Het Eesterrecht bestond uit twee delen, namelijk het Eesterrecht van Ten Post en het Eesterrecht van 't Zandt, ook wel Eesterrecht (zonder verdere toevoegingen) genoemd. Onder Ten Post vielen het dorpsgebied van Wittewierum (met het dorp Ten Post), een groot deel van Garrelsweer en een klein deel van 't Zandt; onder 't Zandt viel groot een deel van dit kerspel en kleinere delen van Leermens, Eenum en Zeerijp. De rechtstoel werd het ene jaar door een gerechtigde uit Ten Post, het andere jaar door een gerechtigde uit 't Zandt bekleed. De rechten van Ten Post rouleerden oorspronkelijk tussen Oldersum en Wittewierum, die van 't Zandt tussen 't Zandt en Eenumerhoogte dan wel Zeerijp. In de 17e eeuw waren de rechten van Ten Post in handen van de adellijke familie Rengers ten Post op de borg Oldenhuis, hetgeen door de eigenaren van de borg Tammingahuizen werd bestreden.

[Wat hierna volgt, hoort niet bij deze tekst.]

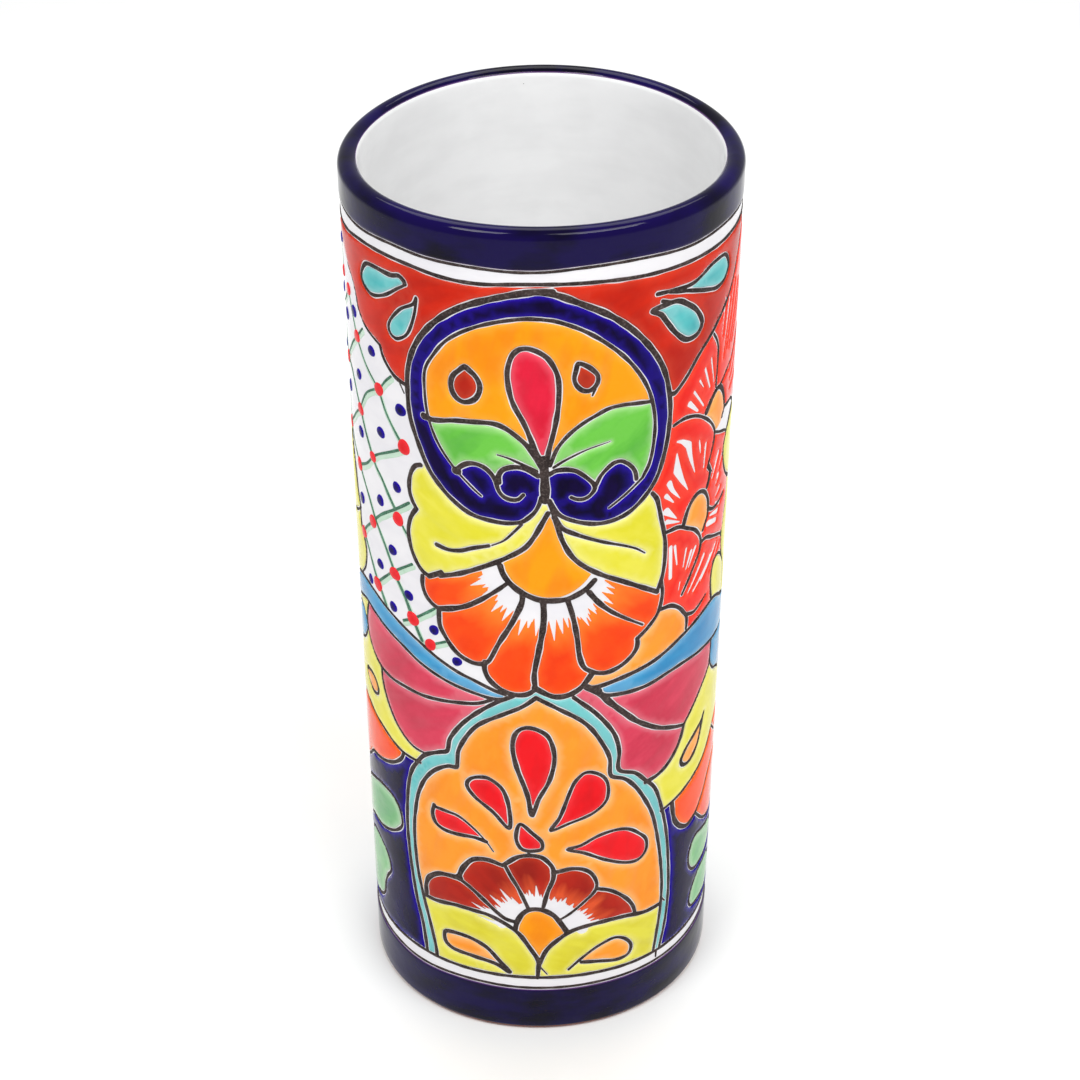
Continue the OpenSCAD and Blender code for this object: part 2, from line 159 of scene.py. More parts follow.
SWAG_AND_DRAPE = [
    (0.9, 1.3, [(-93.5, 152), (-87.2, 157.4), (-83, 160.8), (-77.7, 163.7), (-70.6, 166), (-63.5, 166),
     (-56.5, 164.4), (-49.4, 162.1), (-40, 158.2), (-34, 155.1), (-26, 151.6), (-22, 150.3), (-14, 147),
     (-11.5, 146.2)]),
    (0.9, 1.2, [(-93.4, 142), (-90, 145.6), (-85, 150.4), (-80, 153.4), (-75.9, 155.6), (-72.4, 157.1),
     (-68.8, 158), (-61.8, 157.1), (-54.7, 155.4), (-47.7, 153.4), (-40.5, 150.3), (-30, 146.9),
     (-22, 145.2), (-15, 144), (-12, 144.4)]),
    (1.7, 1.0, [(14.5, 148.1), (17, 147.8), (26, 149.3), (38, 151.7), (49.5, 155.6), (55.2, 157.1),
     (62.9, 158.7), (68.9, 158.9), (73.9, 157), (78.8, 154), (84, 151.5), (93.4, 152)]),
    (1.6, 0.9, [(16, 147.5), (18, 145.6), (20, 144.2), (24, 143.3), (34, 142.9), (43.5, 144.2),
     (50.6, 144.5), (57.6, 143.8), (64.7, 143), (71, 141.9), (78, 140.8), (85, 140.2), (93.4, 142)]),
    (2.5, 2.5, [(18, 146.1), (18.3, 146)]),
    (1.2, 1.3, [(-68.8, 157.4), (-70.2, 153.4), (-70.8, 149.7), (-70.4, 147.2), (-69.2, 144.1),
     (-67.1, 141.6), (-64.6, 139.5), (-60, 137.4), (-54, 136.8), (-47.7, 137.3), (-40, 137.6), (-34, 138.5),
     (-28, 139.6), (-20, 141.4), (-16, 143.5)]),
    (1.2, 0.8, [(-60.2, 137.4), (-60.2, 134.5), (-59.5, 131), (-56.5, 124.3), (-51.6, 118.3),
     (-45.9, 114.6), (-42.4, 113.9), (-40.6, 114)]),
    (2.4, 1.3, [(14.6, 148.3), (18.5, 145.3), (22, 141), (28, 134.3), (32, 130.1), (40, 124), (47.1, 120.4),
     (52.7, 118.1)]),
    (1.0, 1.2, [(69.6, 141.9), (69.1, 136.7), (68.4, 132.5), (66.1, 130.3), (61.5, 126.3), (56.6, 121.8),
     (52.9, 118.3)]),
    (1.5, 1.7, [(52.9, 118.2), (51.3, 113.4), (48.8, 109.3), (44.9, 105.6), (41, 103.7), (36.3, 103)]),
    (0.9, 1.0, [(69.3, 134.2), (70, 132.1), (73.5, 127.8), (78.8, 124.7), (87.3, 119.4), (93.4, 121.5)]),
    (1.0, 0.9, [(-71.1, 146), (-72.4, 143.4), (-76, 139), (-80, 136.2), (-84, 133.4), (-93.5, 121.5)]),
    (0.9, 0.9, [(-71.2, 147.5), (-73.5, 151.2), (-77, 151.6), (-82, 149.6), (-88, 145.6), (-91, 143.6)]),
]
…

Het Eesterrecht moet niet worden verward met de rechtstoel van 't Zandt, Leermens, Zeerijp en Eenum, het overrecht van 't Zandt en Leermens, het overrecht van Zeerijp en Eenum, het overrecht van Ten Post (Eester lanckrecht) en het overrecht van Garrelsweer. Daarvan beschikten Ten Post, 't Zandt, Leermens en Zeerijp in de 18e eeuw over een eigen rechthuis.
De rechtdagen van Ten Post werden gehouden in het rechthuis van Winneweer[1] (dan wel Ten Post[2]), eerder in het gehucht Kröddeburen of op de wierde van Oldersum bij Ten Post. De rechtdagen van 't Zandt vonden vermoedelijk plaats in het rechthuis aldaar, oorspronkelijk wellicht in Leermens. Volgens een achttiende-eeuws bericht legden de rechters de eed af bij de grote steen die op het kerkhof van Leermens lag.

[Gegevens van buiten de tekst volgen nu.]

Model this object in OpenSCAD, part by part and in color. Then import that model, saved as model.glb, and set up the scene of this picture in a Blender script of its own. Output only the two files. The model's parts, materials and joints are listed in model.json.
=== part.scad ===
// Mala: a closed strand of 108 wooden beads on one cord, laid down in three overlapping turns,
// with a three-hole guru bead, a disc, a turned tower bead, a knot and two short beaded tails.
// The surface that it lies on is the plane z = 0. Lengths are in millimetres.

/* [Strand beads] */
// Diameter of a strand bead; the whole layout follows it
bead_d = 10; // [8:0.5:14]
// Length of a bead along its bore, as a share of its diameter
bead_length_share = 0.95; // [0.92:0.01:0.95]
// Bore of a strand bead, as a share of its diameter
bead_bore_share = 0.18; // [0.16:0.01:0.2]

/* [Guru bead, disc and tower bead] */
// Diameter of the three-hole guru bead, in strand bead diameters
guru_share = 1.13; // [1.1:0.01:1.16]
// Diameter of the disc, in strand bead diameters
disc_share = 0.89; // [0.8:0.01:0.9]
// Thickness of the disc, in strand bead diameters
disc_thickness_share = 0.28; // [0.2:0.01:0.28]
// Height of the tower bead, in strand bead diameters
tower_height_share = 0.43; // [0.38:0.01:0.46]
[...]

Het noordelijke deel van de rechtstoel strekte zich uit van Eenumerhoogte tot Zandtstervoorwerk en Zijldijk, waar het klooster Bloemhof te Wittewierum ooit een voorwerk met omvangrijk landbezit bezat. Het viel uiteen in een binnendijks gedeelte onder Eestrum (Eenumerhoogte) en een buitendijks gedeelte aan de overzijde van de Spijksterweg onder 't Zandt. Het zuidelijke deel van het Eesterrecht viel grotendeels samen met het kerspel Wittewierum, waar de abt het klooster Bloemhof vanouds als belangrijkste grootgrondbezitter optrad. Hiertoe behoorden onder andere de wierden van Oldersum en Huisburen en het dijkdorp Ten Post. Daarnaast viel het zuidelijke deel van Garrelsweer (met de voormalige hoge wierde van Nienhuis) onder het Eesterrecht. In de zijlbrief van de Drie Delfzijlen uit 1317 is voor het eerst sprake van de halve rechtstoel te Oldersum (in dimidio consulatu Aldersum).[3] Een latere versie van de zijlbrief (uit 1445) spreekt van het Aldersummer halve rechtschap, als van Garrelsweer, van Aldersum off van den Poste.[4]
Uit het feit dat het klooster Bloemhof in beide delen van het Eesterrecht een belangrijke rol speelde, valt af te leiden dat de stichters van het klooster dan wel hun voorouders verantwoordelijk waren voor het combineren van beide gebieden binnen één rechtstoel. De hoofdelingen van Oldersum traden in de 13e eeuw op als beschermheren van het klooster. Mogelijk gaat deze combinatie nog verder terug. Bij het gebied rond Eenumerhoogte zou het kunnen gaan om een koninklijk domein rond Leermens, dat in 1040 in het bezit van de bisschop van Utrecht was. Bij de niet-geïdentificeerde parochie Henricaskericun (Æcclesia Henrici, eind 10e eeuw) gaat het mogelijk om Wittewierum. De niet-Friese naam Henrik suggereert een relatie met de koninklijke familie van de Liudolfingen of Ottonen. Deze naam kwam ook in Leermens voor.[5]